Even those who cling to hope that climate change is not a man-made phenomenon have voted with their wallets and started sowing crops earlier to adapt to a changing growing season environment.
Which brings us to the next point. How could anyone argue against this you may ask.
The answer lies in the current fad of picking an ideological team and sticking with it - the current phenomenon of ‘fake news’ and ‘alternative news’ makes it easier than ever for people to stick to their guns and find something, no matter how obscure.
Don’t want to believe in man-made climate change? Surf the web for a little-known paper on sun spots that cherry picks data to suit its case and then decry every other piece of information as a liberal conspiracy.
Barring islands nations such as Kiribati or the Seychelles, Australia is probably poised to feel the wrath of even a one degree rise in temperatures worse than anywhere.
Yes, there will be cycles within this and we will have wet and cold periods, but the trendline is moving inexorably in one direction, and its not good news for Aussie farmers.
This is where Mr Abbott’s actions are so disappointing.
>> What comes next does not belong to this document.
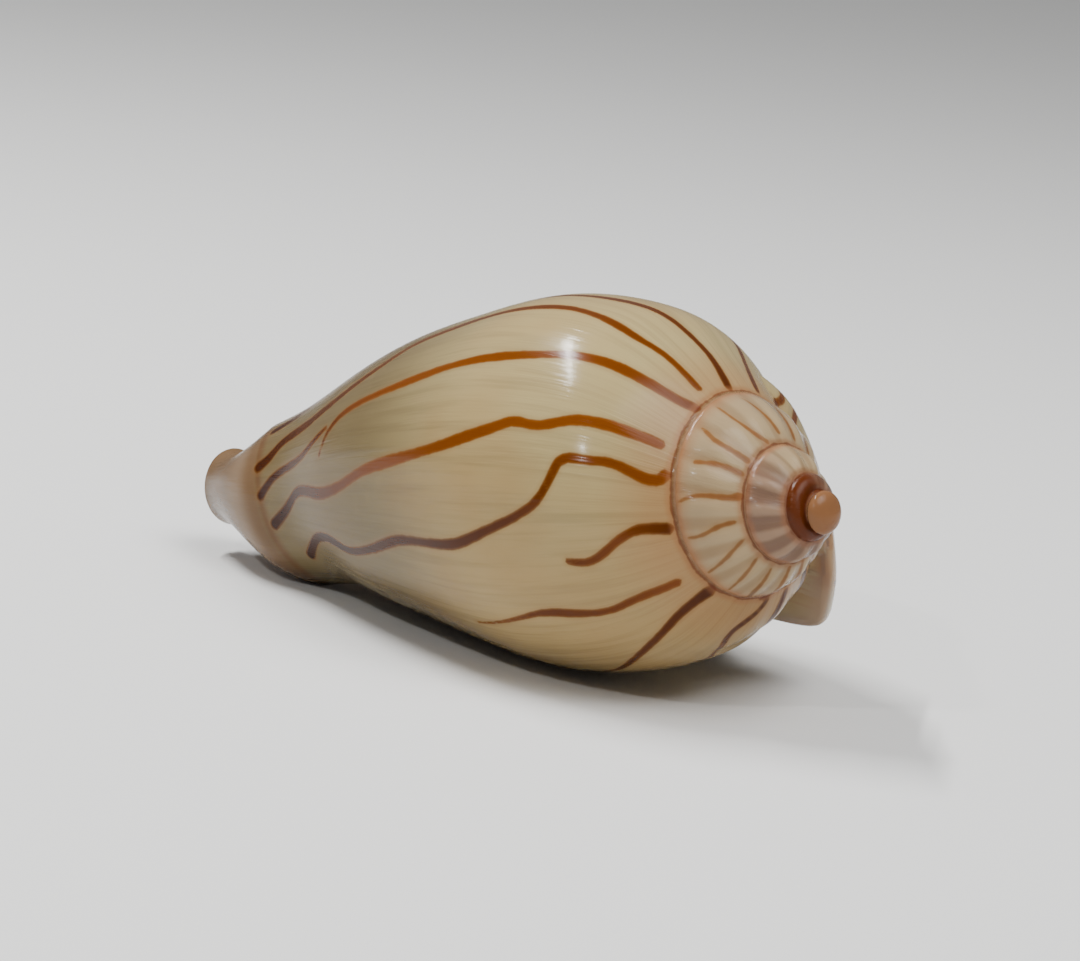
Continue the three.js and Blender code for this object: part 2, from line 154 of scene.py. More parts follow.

Instead of climate change becoming the bilateral issue it so needs to be, with the point of difference among the parties the methods to best deal with it, while still maintaining a vibrant economy, instead we are dragged backwards.
Here we are, some 15 years after the first wave of the Millenium Drought knocked farmers for six, and we are still in a situation where the very existence of climate change is being debated, hijacked by a conservative faction looking for a rallying cry.
There’s no harm in debating Australia’s actions to combat the problem, with a thorough canvassing of options ranging from a hardline cut in emissions to the stance that as a miniscule player on the world stage that any such moves would be largely tokenistic.
What there can’t be, however, is influential members of Parliament taking an issue so critical to our rural communities and using it as political point of difference.